Saturday, 9 March 2013

Digitising the OED

Here's another snippet from The Information which was quite evocative.  In 1987, the Oxford English Dictionary elected to digitise itself.  They estimated that it was about a Gigabyte in size and would require 120 typists to capture the information on an IBM mainframe not a lot smaller that Charles Babbage's 1850s Analytical Engine.  That works out at about 600 elapsed hours of parallel typing - call it 4 months.  They were clearly in a hurry to get the information loaded up.

A tuthree years after the OED's mammoth project, I was analyzing DNA sequences.  We were living in interesting times because digitisation was coming in but wasn't fully implemented.  In 1982, a database of DNA sequences had been created. The first edition (the database is updated every two or three months) had about 600 entries and was sent circulated paper.  For the last 30 years, the database has been doubling in size every 18 months and now has 150 million entries comprising 150 billion base-pairs - the As Ts Cs and Gs that encode all life on earth.  The scientific journals were starting to implement a policy that they would only publish sequence-based papers if the sequence itself had been submitted to the DNA database.  But occasionally a key sequence would appear in the University library as hard-copy on paper and we'd be too impatient (young thrusters that we were) to wait for the next edition of the database to pick it up.  So we'd type it in.  It is really difficult to proof read  


so the standard practice was to type the sequence in twice and hope that the two version were identical and then fix the discrepancies.  Just like the OED, it seemed smarter and quicker to have two people type the sequence in parallel and then run the comparison. Which inevitably led (young thrusters that we were) to a race.  Typically the task would be a kilobase (1024 ATCGs) and I can't remember how long it took us then; I've just spend 20 minutes typing in a kilobase to see, but we must have been quicker than that. 

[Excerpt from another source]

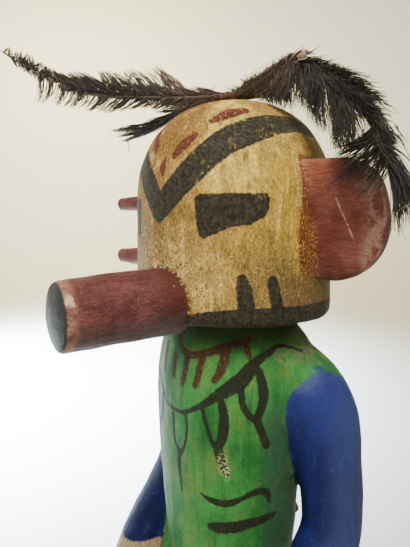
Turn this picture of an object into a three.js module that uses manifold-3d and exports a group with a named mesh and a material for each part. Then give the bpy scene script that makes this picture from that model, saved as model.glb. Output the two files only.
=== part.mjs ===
// Kachina doll: a figure carved from one piece of cottonwood root, wearing a case mask, with a peg for a
// snout, one flat ear, two pegs on the other side of the mask, and feathers tied to the crown. It stands
// on a low wooden base. Millimetres; +Z is up, the doll faces -Y, and its own left is +X. The origin is
// the middle of the base's underside.
import * as THREE from "three";
import { mergeVertices } from "three/addons/utils/BufferGeometryUtils.js";
import Module from "manifold-3d";

const wasm = await Module();
wasm.setup();

// Clearance between pieces that touch
const GAP = 0.3;

// Base
const BASE_WIDTH = 84;
const BASE_DEPTH = 72;
const BASE_HEIGHT = 9;
const BASE_CORNER = 16;
const BASE_EDGE = 1.4;
const BASE_MIDDLE_Y = -6;

// Case mask: a round wall under a dome
const MASK_RADIUS = 31;
const MASK_RIM_Z = 212;
const MASK_RIM_EDGE = 2;
const DOME_HEIGHT = 33;
const CROWN_Z = 277.5;
const DOME_FULLNESS = 2.33;

// Snout
const SNOUT_Z = 218;
const SNOUT_ROOT_RADIUS = 9.6;
const SNOUT_END_RADIUS = 8.5;
const SNOUT_ROOT_Y = -27.5;
const SNOUT_END_Y = -62.6;
const SNOUT_EDGE = 1.3;
const SNOUT_TAPER_POWER = 1.6;
const SNOUT_END_SLANT = 0.2;
const SNOUT_END_BULGE = 1;

// Flat ear on the doll's left, with the [x, z] places of its outline's corners and of the handles that
// shape its two round stretches
const EAR_TOP_Z = 258;
const EAR_BOTTOM_Z = 224.8;
const EAR_ROOT_X = 26;
const EAR_OUT_X = 51.2;
const EAR_THICKNESS = 5.2;
const EAR_EDGE = 0.7;
const EAR_FRONT_Y = -4;
const EAR_LEAN = THREE.MathUtils.degToRad(11);
const EAR_TOP_END = [40.5, 257.2];
const EAR_UPPER_HANDLES = [50, 255, EAR_OUT_X, 248];
const EAR_OUTERMOST = [EAR_OUT_X, 241.5];
const EAR_LOWER_HANDLES = [EAR_OUT_X, 232, 44.5, 225.1];
const EAR_BOTTOM_END = [36, EAR_BOTTOM_Z];

// Pegs in the place of the other ear
const PEG_HEADING = THREE.MathUtils.degToRad(190);
const PEG_REACH = 51.5;
const PEG_CHAMFER = 1.2;
const PEG_SIZES = {
  ear_peg_upper: { z: 248, rootRadius: 3.3, tipRadius: 2.4 },
  ear_peg_lower: { z: 228.2, rootRadius: 3.8, tipRadius: 2.8 },
};

// Peg at the back of the waist
const BACK_PEG_X = 9.5;
const BACK_PEG_Z = 136;
const BACK_PEG_RADIUS = 2.4;
const BACK_PEG_ROOT_Y = 15;
const BACK_PEG_END_Y = 25;
const BACK_PEG_CHAMFER = 0.9;

// How boxy the level sections of each form are; 2 is a true oval
const TORSO_SQUARENESS = 2.15;
const YOKE_SQUARENESS = 2.2;
const KILT_SQUARENESS = 2.1;

// Torso, as heights with the half width, half depth and middle of each level, top to bottom
const TORSO_LEVELS = [
  [220, 17, 16, 0],
  [212, 19, 18, -0.5],
  [205, 22, 20.4, -1],
  [196, 24.2, 21.6, -1.5],
  [186, 24.8, 22, -1.6],
  [172, 24.3, 21.8, -1.6],
  [158, 23.6, 21, -1.6],
  [144, 22.8, 20, -1.4],
  [132, 22, 19.4, -1.3],
  [118, 22, 19.4, -1.3],
];

// Shoulder yoke, which carries the chest out to the arms
const YOKE_LEVELS = [
  [211, 19, 15, 1],
  [205, 24.5, 17.8, 1.4],
  [198, 28.6, 19, 1.8],
  [189, 30.4, 18.4, 2.4],
  [179, 29, 15.4, 3.4],
  [168, 24, 11, 4.6],
];

// Belt and kilt below it, in the same way
const BELT_LEVELS = [
  [130, 22.8, 20.8, -1.4],
  [128.8, 24, 22, -1.4],
  [122.2, 24.6, 22.6, -1.4],
  [121, 23.8, 21.8, -1.4],
];
const KILT_LEVELS = [
  [126, 22.4, 20.6, -1.4],
  [118, 24.6, 22.2, -1.4],
  [104, 27, 24, -1.2],
  [88, 29.4, 25.2, -1.1],
  [76, 30.8, 25.9, -1],
  [73.4, 30.9, 25.9, -1],
  [72, 30, 25, -1],
];

// Arms: the course of each, shoulder to fist, as outward, y and z, with the limb's radius
const ARM_COURSE = [
  [11, 2.5, 203, 8.5],
  [19, 3.6, 199.5, 10.2],
  [26.4, 5, 192.5, 10.8],
  [30.8, 6.4, 182, 10.4],
  [32.4, 7, 168, 9.8],
  [34, 7, 155, 9],
  [34.6, 4.8, 147, 8.8],
  [33.8, -1.6, 139.5, 8.5],
  [32.8, -11.5, 130.5, 8.2],
  [31.2, -20.5, 121.5, 7.7],
  [28.8, -25.5, 115.2, 6.7],
  [28.2, -29, 111.6, 7.3],
  [27.6, -31.8, 108.8, 6.4],
];
const RIGHT_ARM_TUCK = 3.2;
const WEB_COURSE = [
  [16, 2, 141.4, 4.6],
  [22, -3, 134, 7.6],
  [27.2, -10, 125.5, 8],
  [26, -17.4, 117.4, 6.6],
];

// Legs and moccasins
const LEG_OUT = 12.6;
const LEG_LEVELS = [
  [80, 10.6, 10.8, -0.5],
  [66, 10, 10.6, -0.6],
  [54, 9.2, 9.8, -0.4],
  [42, 9.5, 10.3, 0.4],
  [30, 8.4, 9, 0],
  [15, 8.2, 8.8, 0],
];
const CUFF_LEVELS = [
  [31, 8.9, 9.5, 0],
  [30, 9.8, 10.4, 0],
  [25, 9.9, 10.5, 0],
  [24, 9, 9.6, 0],
];
const FOOT_HEEL_Y = 10.5;
const FOOT_TOE_Y = -25;
const FOOT_HALF_WIDTH = 9;
const FOOT_HALF_HEIGHT = 6.6;
const FOOT_TOE_DROP = 0.3;

// Feathers: the plane of each stands upright through the crown's middle on its own heading
const TIE_HALF_LENGTH = 8.5;
const TIE_HALF_WIDTH = 3.4;
const TIE_HALF_HEIGHT = 3;
const TIE_Z = 279.7;
const TIE_HEADING = THREE.MathUtils.degToRad(20);
const FRONT_HEADING = THREE.MathUtils.degToRad(-145);
const ARCH_HEADING = THREE.MathUtils.degToRad(-12);
const SMALL_HEADING = THREE.MathUtils.degToRad(-170);
const QUILL_RADIUS = 1.1;
const CLUMP_DEPTH = 0.4;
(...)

Now 20 minutes of a task is the kind of effort that it's probably best to just 'suck it up' and do it rather than spending 20 minutes thinking up a niftier, more efficient way to doing it IF the task presents infrequently.  But I did wonder, back then, if it would be quicker to stick A T C G on the numeric pad of the keyboard, type 112343132431232431222 etc etc and convert the numbers to A T C G afterwards - those letters being rather awkwardly placed on the QWERTY keyboard.  It was certainly quicker to type from dictation if you could persuade someone to read the letters over to you.